There are a lot of firearms in the United States. Roughly about one per person. What percentage of Americans own these firearms?
Survey data suggests a range of answers. A study done by a Harvard University team suggested that 38 percent of Americans own guns.[1] A study done by a Columbia University team suggested that about one-third of Americans own at least one firearm.[2] A study done by the University of Chicago’s General Social Survey suggests that the figure is 30 percent.[3] Arguably, there’s a broad convergence of estimates around the one-third figure.
The studies revealed interesting disparities in gun-ownership. There are big differences between states and between regions.
5.2 percent in Delaware.
5.8 percent in Rhode Island.
19.6 percent in Ohio
20.0 percent in California (the lowest rate of Western states).
28.8 percent in Vermont.
47.9 percent in North Dakota.
57.9 percent in Arkansas.
61.7 percent in Alaska. (D’uh.)
An article in Mother Jones[4] elaborated on the findings of the Columbia study.
Almost half (46 percent) reported having received a firearm as a gift.[5]
Only about one-third (34 percent) had taken a formal gun safety class.[6]
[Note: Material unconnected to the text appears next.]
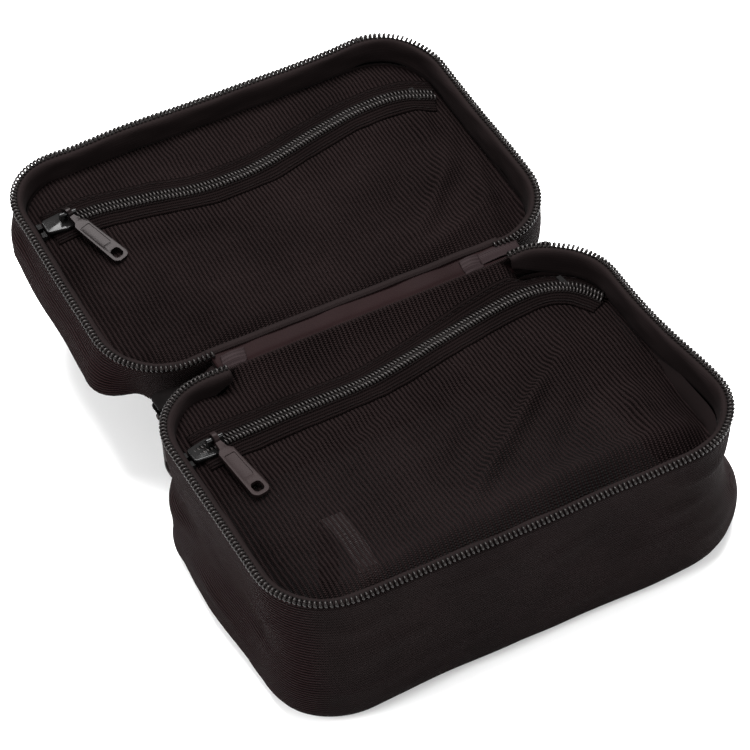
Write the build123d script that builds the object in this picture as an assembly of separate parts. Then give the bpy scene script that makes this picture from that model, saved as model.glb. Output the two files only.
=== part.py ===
from build123d import *
import math
import os

# Cable organizer pouch, lying open like a book. Millimetres, +Z up.
# X runs along the hinge. The deep half ("base") is on the -Y side and stands on its
# flat underside, whose centre is the origin. The shallow half ("lid") is on the +Y side.

# The rim: the centre line of the main zip's coil, a rounded rectangle, the same on both halves.
rim_length = 152.0
rim_width = 102.0
rim_radius = 23.0
base_depth = 49.0
lid_depth = 19.0
bottom_edge_radius = 7.0

# How the halves lie to each other.
hinge_gap = 7.5
lid_drop = 2.0
lid_tilt = 6.1
closed_clearance = 0.4

# Layers of a half, from the outside in. Neighbouring layers stay layer_gap apart.
skin_thickness = 0.8
padding_thickness = 2.4
lining_thickness = 0.6
layer_gap = 0.1
board_thickness = 1.5
board_inset = 6.5

# Main zip: a continuous coil with its tape, open where the hinge is.
coil_width = 1.9
coil_height = 2.4
coil_overhang = 0.4
tape_height = 5.6
tape_thickness = 0.6
hinge_left = -46.0
hinge_right = 50.0
hinge_cut_width = 12.0

# Mesh pocket: two mesh panels, with a zip between them.
mesh_depth = 7.0
mesh_thickness = 0.7
mesh_slot = 4.6
chain_reach = 66.0
strand_inner = 0.9
strand_outer = 3.0
strand_height = 1.8
pocket_tape_outer = 7.4
pocket_tape_thickness = 0.5
stop_length = 1.6

# The pocket slider's start and the direction of its travel, in each half's rim frame.
base_slider_start = (-64.5, 27.5)
base_chain_angle = 4.56
lid_slider_start = (-63.5, 26.0)
lid_chain_angle = 0.0

# Zip slider and its pull.
slider_length = 10.5
slider_width = 7.6
slider_plate = 1.0
slider_channel = 2.2
slider_post_width = 1.2
slider_post_length = 3.0
slider_post_setback = 0.6
slider_tail_share = 0.74
slider_mouth_share = 0.86
slider_shoulder_setback = 4.2
slider_corner_radius = 1.2
slider_top_rounding = 0.45
post_sink = 0.2
crown_sink = 0.3
crown_forward = 3.0
crown_span = 5.4
crown_bar_radius = 0.8
crown_rise = 2.3
crown_foot = 1.2
pull_eye_inner = 1.3
pull_eye_outer = 2.05
pull_eye_width = 1.6
pull_length = 25.0
pull_stem_width = 2.6
pull_stem_length = 3.2
pull_neck_width = 5.0
pull_end_width = 5.9
pull_end_corner = 2.1
pull_thickness = 1.3
pull_hole_width = 3.5
pull_hole_length = 3.7
pull_hole_corner = 1.3
pull_hole_margin = 1.2
pull_eye_sink = 0.5
pull_shoulder_length = 1.2
pull_panel_margin = 1.4
pull_panel_length = 10.0
pull_panel_corner = 0.5
pull_panel_depth = 0.25
pull_panel_setback = 6.0
pull_slope = 7.2
base_pull_yaw = 4.0
lid_pull_yaw = 20.0
main_slider_x = 63.5
main_slider_drop = 9.5

# Hinge strips and the ribbon tabs over the ends of the zip tape.
strip_thickness = 0.8
strip_clearance = 0.3
strip_reach = 6.3
lining_strip_drop = 3.0
outer_strip_drop = 8.2
tab_thickness = 1.0
tab_drop = 1.8
tab_reach = 5.6
tab_corner = 0.8
strip_end_gap = 0.5
left_tab_start = -0.5
left_tab_end = 7.5
right_tab_start = -13.5
right_tab_end = -7.0
right_fold_start = -6.4
right_fold_end = 7.4

# Cutting blocks, larger than any piece.
cutter_size = 400.0
cutter_height = 60.0
rim_cut_reach = 20.0

# Elastic loop that stands on the pocket floor.
loop_width = 7.0
loop_thickness = 1.0
loop_length = 34.0
loop_height = 26.0
loop_centre = (-41.0, -20.0)

# Heights in a half's rim frame, where z = 0 is the coil's centre line.
coil_bottom = -coil_height / 2
wall_top = coil_bottom - layer_gap
mesh_top = -mesh_depth + mesh_thickness / 2
mesh_bottom = mesh_top - mesh_thickness
strand_top = -mesh_depth + strand_height
padding_inset = skin_thickness + layer_gap
lining_inset = padding_inset + padding_thickness + layer_gap
mesh_inset = lining_inset + lining_thickness + layer_gap


def rounded_plate(inset, low, high):
    outline = RectangleRounded(rim_length - 2 * inset, rim_width - 2 * inset, rim_radius - inset)
    return extrude(Pos(0, 0, low) * outline, amount=high - low)


def block(centre, low, high, size_x, size_y):
    return Pos(centre[0], centre[1], (low + high) / 2) * Box(size_x, size_y, high - low)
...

A table in the Mother Jones article shows the link between rising levels of gun ownership and rising levels of gun deaths. However, is it possible to have high rates of gun-ownership and low rates of gun violence? Yes. About 45 percent of Hawiians own guns, but it has a rate of gun deaths comparable to Massachusetts, where fewer than 25 percent of people own guns, and lower than New York, where only about 10 percent of people own guns. Is it possible to have low rates of gun-ownership and comparatively high levels of gun deaths? Yes. Only about 5 percent of Delawareans own guns, but it has a rate of guns death comparable to Texas, where 35 percent of people own guns. What explains these divergences from the norm?
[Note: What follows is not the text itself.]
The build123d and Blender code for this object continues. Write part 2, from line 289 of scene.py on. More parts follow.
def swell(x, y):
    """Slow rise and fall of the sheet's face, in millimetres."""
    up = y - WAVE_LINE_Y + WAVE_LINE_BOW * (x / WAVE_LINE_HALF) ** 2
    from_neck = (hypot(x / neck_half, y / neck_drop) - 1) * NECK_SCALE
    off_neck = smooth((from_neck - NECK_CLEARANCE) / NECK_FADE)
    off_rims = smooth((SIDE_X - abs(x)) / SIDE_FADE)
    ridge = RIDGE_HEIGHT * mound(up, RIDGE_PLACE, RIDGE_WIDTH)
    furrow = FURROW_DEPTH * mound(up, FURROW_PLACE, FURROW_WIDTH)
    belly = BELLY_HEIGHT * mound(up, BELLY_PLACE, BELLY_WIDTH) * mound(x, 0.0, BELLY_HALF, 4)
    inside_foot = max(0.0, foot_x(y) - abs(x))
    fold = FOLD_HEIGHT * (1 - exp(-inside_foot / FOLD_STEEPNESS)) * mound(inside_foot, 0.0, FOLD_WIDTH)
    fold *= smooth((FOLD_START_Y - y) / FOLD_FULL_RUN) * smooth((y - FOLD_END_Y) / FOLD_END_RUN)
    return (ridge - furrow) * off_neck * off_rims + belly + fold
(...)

Almost half (45 percent) of men own a gun, but only one-ninth (11 percent) of women own a gun. Almost two-thirds (64 percent) of gun-owners own at least a handgun. Almost half (48 percent) of gun-owners have at least four guns.
So, is gun violence at high levels here to stay? Probably not. Gun ownership peaked at 53 percent in the crime-ridden early 1970s, then fell to about 33 percent today. Now the person most likely to own a gun is a married white man over 55 with at least a high school education. Gun-ownership may be like smoking: eventually, it may fall out of fashion in a changing culture.
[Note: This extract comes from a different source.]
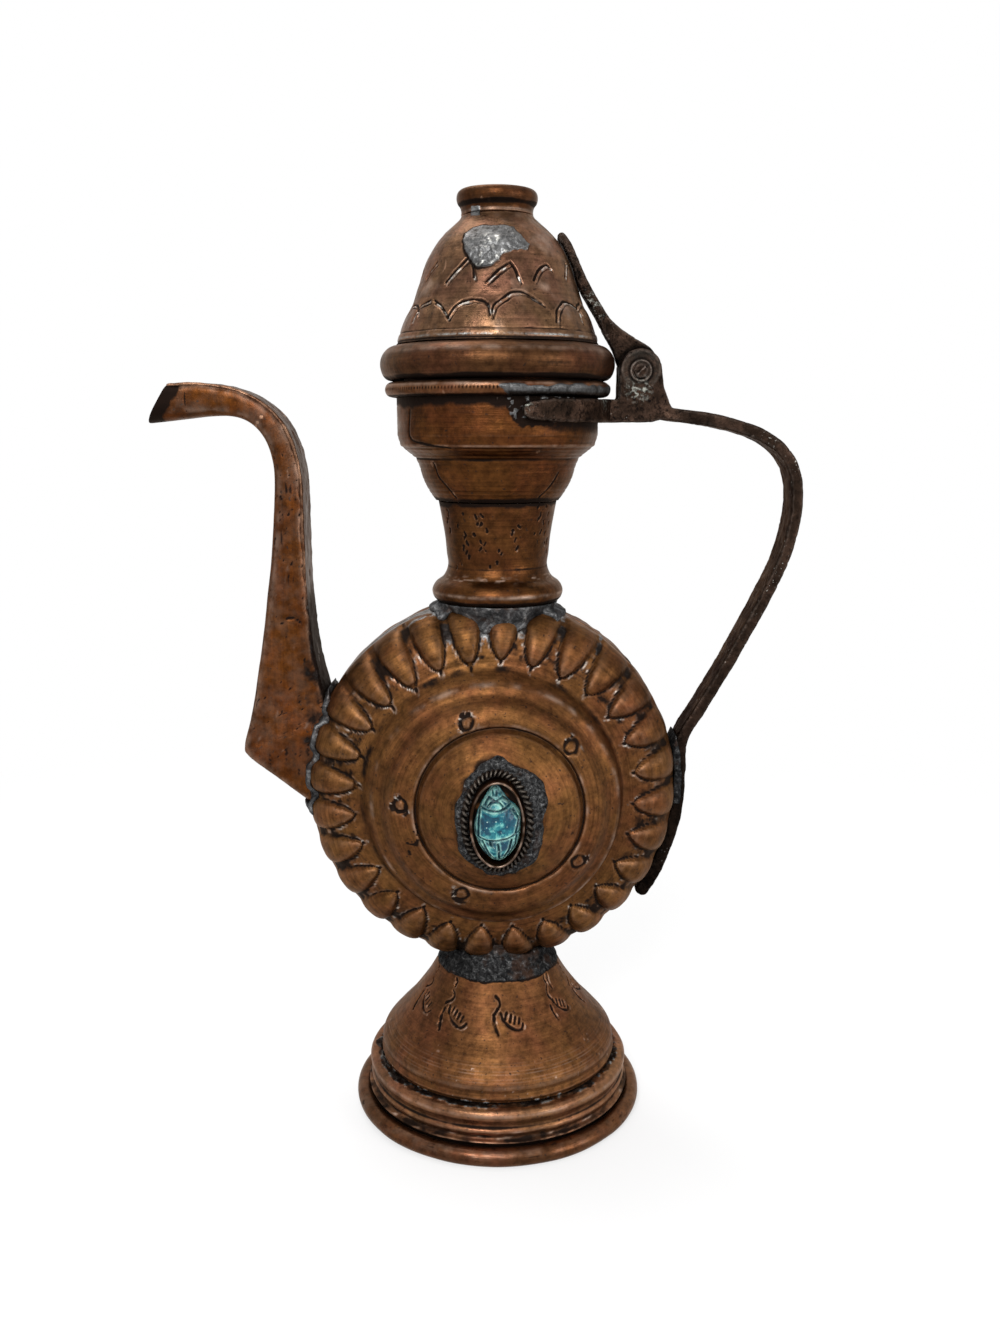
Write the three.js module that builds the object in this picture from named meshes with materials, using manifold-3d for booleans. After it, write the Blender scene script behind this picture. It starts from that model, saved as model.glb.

[1] Lisa Hepburn, Matthew Miller, Deborah Azrael, and David Hemenway, “The US gun stock: Results from the 2004 national firearms survey,” Injury Prevention. 2007 13:15-19.
[2] Bindu Kalesan, Marcos D. Villarreal, Katherine M. Keyes, and Sandro Galea, “Gun ownership and social gun culture,” Injury Prevention, June 2015.
[3] Reported in “The Blaze.” http://www.theblaze.com/stories/2013/03/19/how-many-people-own-guns-in-america-and-is-gun-ownership-actually-declining/
[4] See: http://www.motherjones.com/politics/2015/06/gun-owners-study-one-in-three
[5] Requiring back-ground checks for personal transfer weapons is going to meet a lot of open opposition and covert defiance.
[6] No, instead, their fathers taught them. That’s been true for centuries.